М-да, бывший призер по самбо не очень-то утруждал себя изнурительными тренировками, таская своих подопечных по брошенным на деревянный настил матам. По крайней мере в его кабинете не было даже малейшего намека на запах острого мужского пота, да и от него самого, чистенького, аккуратно причесанного и выбритого до синевы, не несло за версту потом, как от загнанной лошади. А именно до такого пота и работали тренеры Агеева и того же Голованова, оттачивая их мастерство в искусстве рукопашного боя.
Да и кабинет хозяина "Геркулеса" не очень-то походил на знакомые Агееву кабинеты-клетушки в спортивных залах, в которых тренировались спецназовцы Главного разведуправления Министерства обороны. Довольно просторное помещение, порог которого он переступил, больше напоминало шикарный офис сверхблагополучной фирмы… Впрочем, разумно рассудил Агеев, новые времена - новые правила игры.

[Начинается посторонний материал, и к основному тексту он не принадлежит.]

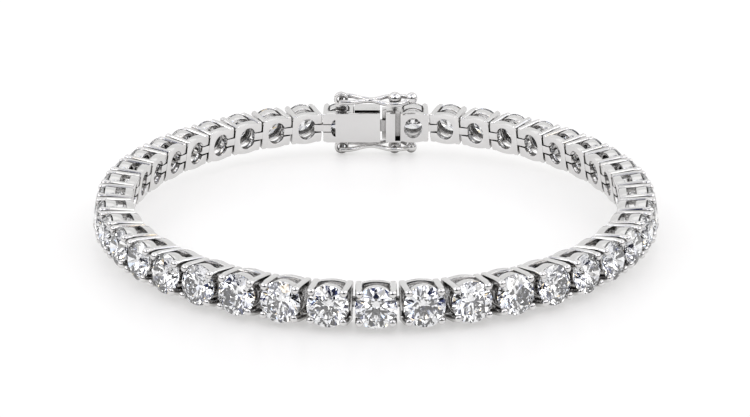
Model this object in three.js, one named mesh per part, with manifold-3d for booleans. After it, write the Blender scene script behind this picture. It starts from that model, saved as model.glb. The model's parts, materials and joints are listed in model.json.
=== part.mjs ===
// A tennis bracelet standing on its edge: a loop of claw-set round stones on hinged links, closed by a box
// clasp with two figure-8 safety catches. Millimetres, +Z up, stones facing outward, clasp at +Y.
// Each piece is drawn in the setter's frame: x along the chain, y across it, z outward from the wrist.

import * as THREE from "three";
import { mergeVertices } from "three/addons/utils/BufferGeometryUtils.js";
import { ConvexGeometry } from "three/addons/geometries/ConvexGeometry.js";
import Module from "manifold-3d";

const wasm = await Module();
wasm.setup();

// The chain
const LINKS_PER_SIDE = 19; // hinged links on each side of the front one
const PITCH = 4.2; // from one hinge pin to the next
const OVAL_RATIO = 0.95; // the loop's width over its depth
const LINK_GAP = 0.25; // between two neighbouring base plates
const FACE_LEAN = 10.5; // degrees that every stone faces upward, about its link's pin line

// The stones
const STONE_DIAMETER = 4.0;
const STONE_SIDES = 8;
const TABLE_SHARE = 0.56; // of the stone's diameter
const CROWN_HEIGHT = 0.62;
const PAVILION_DEPTH = 1.72;
const GIRDLE_LIFT = 3.2; // of the stone's widest line above the inner face

// The base plate of a link
const PLATE_THICKNESS = 0.85;
const PLATE_HEIGHT = 4.1;
const PLATE_CORNER = 0.45; // how far the outline is cut back at a corner
const HOLE_WIDTH = 2.3;
const HOLE_HEIGHT = 2.85;
const HOLE_SIDES = 10;

// The claws and the gallery rail
const CLAW_WIDTH = 0.62;
const CLAW_ALONG = 3.04; // between claw centres along the chain
const CLAW_ACROSS = 2.9; // between claw centres across it
const CLAW_SIDES = 4;
const CLAW_SHOULDER = 0.3; // above the girdle
const CLAW_TIP = 0.6; // above the girdle
const CLAW_LEAN = 0.2; // of the tip over the stone
const RAIL_THICKNESS = 0.36;
const RAIL_HEIGHT = 0.85;
const RAIL_LIFT = 1.75; // above the inner face

// The hinge between two links
const PIN_INSET = 0.45; // of the pin's axis from its plate's edge
const PIN_WIDTH = 0.25;
const PIN_CLEARANCE = 0.09;
const TAB_HEIGHT = 0.95;
const TAB_CLEARANCE = 0.15; // on each side of a tab in its slot
const TAB_WALL = 0.2; // past the pin's bore
const TAB_RECESS = 0.04; // of the tab's faces behind its plate's faces

// The box of the clasp
const END_STONE_SPACING = 9.45; // between the stones on each side of the clasp
const BOX_MOUTH = -0.55; // from the clasp's middle
const BOX_END = 2.7;
const BOX_DEPTH = 2.9;
const BOX_WALL = 0.45;
const BOX_SLIT_HEIGHT = 0.75;
const BOX_SLIT_LIFT = 0.3;
const BOX_SLIT_LENGTH = 3.8;
const CASE_SLOT = { along: 5.4, width: 0.42, height: 2.4 };
const EAR_ALONG = 4.4;
const EAR_LINE = 1.6; // the ears, posts and catches lie on this line above the inner face
const EAR_REACH = 3.4; // the hole's centre from the middle of the chain
const EAR_RADIUS = 0.92;
const EAR_HOLE_RADIUS = 0.5;
const EAR_THICKNESS = 0.7;
const EAR_SIDES = 10;
const LUG_WIDTH = 1.4;
const LUG_DEPTH = 0.9;

// The tongue of the clasp
const MOUTH_GAP = 0.7;
const HEAD_WIDTH = 1.2;
const HEAD_DEPTH = 2.0;
const STOP_LENGTH = 0.45; // the head's step, which meets the box's mouth
const STOP_LIFT = 1.0;
const GROOVE_WIDTH = 0.68;
const GROOVE_DEPTH = 0.7;
const GROOVE_FLOOR = 0.25; // material left at the groove's lower end
const TONGUE_HEIGHT = 1.6;
const TONGUE_THICKNESS = 0.4;
const TONGUE_CLEARANCE = 0.22;
const POST_ALONG = -2.42;
const POST_RADIUS = 0.3;
const POST_BEAD_RADIUS = 0.85;
const POST_BEAD_REACH = 3.47;

// The safety catches
const WIRE_RADIUS = 0.3;
const WIRE_SIDES = 5;
const WIRE_STEPS = 10;
const CATCH_BALL_RADIUS = 0.75;
const CATCH_BALL = { along: -4.55, reach: 3.5 };
const CATCH_SIDE_CLEARANCE = 0.3;
const BEAD_CLEARANCE = 0.1;
const BEAD_SIDES = 10;
const BEAD_RINGS = 5;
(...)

А если судить по тому автопарку из иномарок, который выстроился на парковочной стоянке "Геркулеса", далеко не бедные хозяева "БМВ", "Вольвочек" и "Мерседесов", просто не поняли бы хозяина частного спортивного клуба, если бы он принимал их в такой же сиротливой комнатушке, к каким привыкли те тренеры, которые, собственно говоря, и сделали из этого кривоного, плечистого брюнета настоящего борца-самбиста.
Впрочем все это была чистой воды лирика, и Агеев даже мысленно матюкнул себя за изначально предвзятое отношение к Абдураимову, в котором, надо признаться, просматривалась не только ностальгическая тоска по тем тренерам, которые работали и с ним, и с Севкой Головановым, но и элементарная, хоть и тщательно скрываемая зависть к оборотистому брюнету, который, обосновавшись в Москве, смог раскрутиться, чтобы набрать вполне достойные обороты, а вот они с Севкой…
- Садись, - кивнув на шикарное кожаное кресло, предложил хозяин кабинета и тут же сам грузно опустился в кресло напротив. Еще раз окинул прицельным взглядом плечи гостя и негромко спросил: - Самбист?
Агеев пожал плечами.
- Да как сказать?… В общем, всего понемногу.